Amandeep Singh watches as police body camera video is played...

Amandeep Singh watches as police body camera video is played during a hearing at the Nassau County Courthouse in Mineola on July 15. Credit: Newsday/Howard Schnapp

Video of a police interview of the man accused of killing two Roslyn teen tennis stars in a wrong-way drunken driving crash moments after the collision will be admitted into evidence at his upcoming trial in February, a Nassau County judge ruled.

The body-camera recording shows construction professional Amandeep Singh, 35, who was indicted last June of aggravated vehicular homicide, drunken driving and leaving the scene of the accident, hiding behind a dumpster about 500 feet from the May 5, 2023 crash on North Broadway in Jericho that took the lives of Ethan Falkowitz and Drew Hassenbein, both 14.

Singh's blood alcohol content was more than double the legal limit to drive, prosecutors said.

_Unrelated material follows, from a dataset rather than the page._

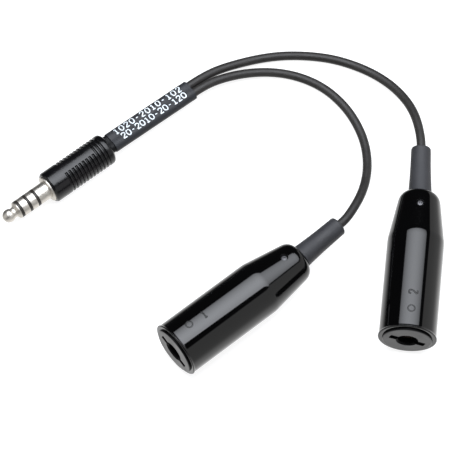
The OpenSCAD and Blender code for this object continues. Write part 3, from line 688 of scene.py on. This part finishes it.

The body-camera footage shows Singh, unsteady on his feet, bleeding from the back of the head and slurring his speech, in the loading bay of a nearby mall. He denies to police in the video that he owns the pickup truck involved in the crash. He also claims that he was by the dumpster looking for his friends and that an unknown assailant attacked him. Both statements prosecutors believe to be false. At one point he appears to mistake Long Island for New Jersey.

WHAT TO KNOW

  • Video of a police interview of the man accused of killing two Roslyn teen tennis stars in a wrong-way drunken driving crash moments after the collision will be admitted into evidence at his upcoming trial, a Nassau County judge ruled.
  • The body-camera recording shows construction professional Amandeep Singh hiding behind a dumpster about 500 feet from the May 5, 2023 crash on North Broadway in Jericho that took the lives of Ethan Falkowitz and Drew Hassenbein, both 14.
  • The judge rejected arguments by defense attorneys Edward Sapone and James Kousouros that the eyewitness identification video should be withheld at trial because police were overly suggestive in fingering Singh.

Nassau County Assistant District Attorney Michael Bushwack charged that Singh spent the evening in several local bars drinking whiskey and tequila, a bottle of which was found in his truck after the crash.

The prosecutor said that Singh then sped southbound on North Broadway around 10:20 p.m. in his red 2021 Dodge Ram TRX, swerving around cars at speeds of up to 95 mph until he collided with the black 2019 Alfa Romeo carrying Falkowitz and Hassenbein. The Italian car glanced off a Volvo and slammed into a tree on the side of the road, killing the boys. They had just had dinner at a nearby restaurant to celebrate a tennis tournament victory.

Witnesses described a man climbing out of the wrecked truck and fleeing across the Whole Foods parking lot heading in the direction of the loading bay where Singh was discovered by police, prosecutors say.

Supreme Court Justice Helene Gugerty wrote in her decision that all but 17 minutes of the body camera recording are admissible at trial because Singh was not in custody and officers Kyle Fagan and Kevin Conley, of the Bureau of Special Operations, were still conducting their investigation.

"It remained unknown at that time whether the defendant was the perpetrator, was a passenger in the car that the perpetrator was driving, was an injured victim of the accident, or was a victim of an assault due in large part to the defendant's inconsistent and disoriented statements in response to police inquiry," the judge said.

It was only after an eyewitness to the aftermath of the crash identified Singh as the fleeing suspect did police have probable cause to arrest him and should have stopped the interview, Gugerty ruled.

Portions of the body camera footage after that moment will be suppressed from the jury.

Drew Hassenbein, left, and Ethan Falkowitz, both of Roslyn, were...

Drew Hassenbein, left, and Ethan Falkowitz, both of Roslyn, were killed in car crash in 2023. Credit: Peter Frutkoff; Tyler Hill Camp / Andy Siegel

Gugerty rejected arguments by defense attorneys Edward Sapone and James Kousouros that the eyewitness identification video should be withheld at trial because police were overly suggestive in fingering Singh.

Statements Singh made in the ambulance, the hospital and the patrol car on the way to jail will be allowed to be shown to the jury because they were "spontaneously and voluntarily made" and were not part of a police interrogation.

Nassau County District Attorney spokeswoman Nicole Turso said that prosecutors are reviewing the decision.

Jury selection in the case is scheduled to begin on Feb. 4, 2025.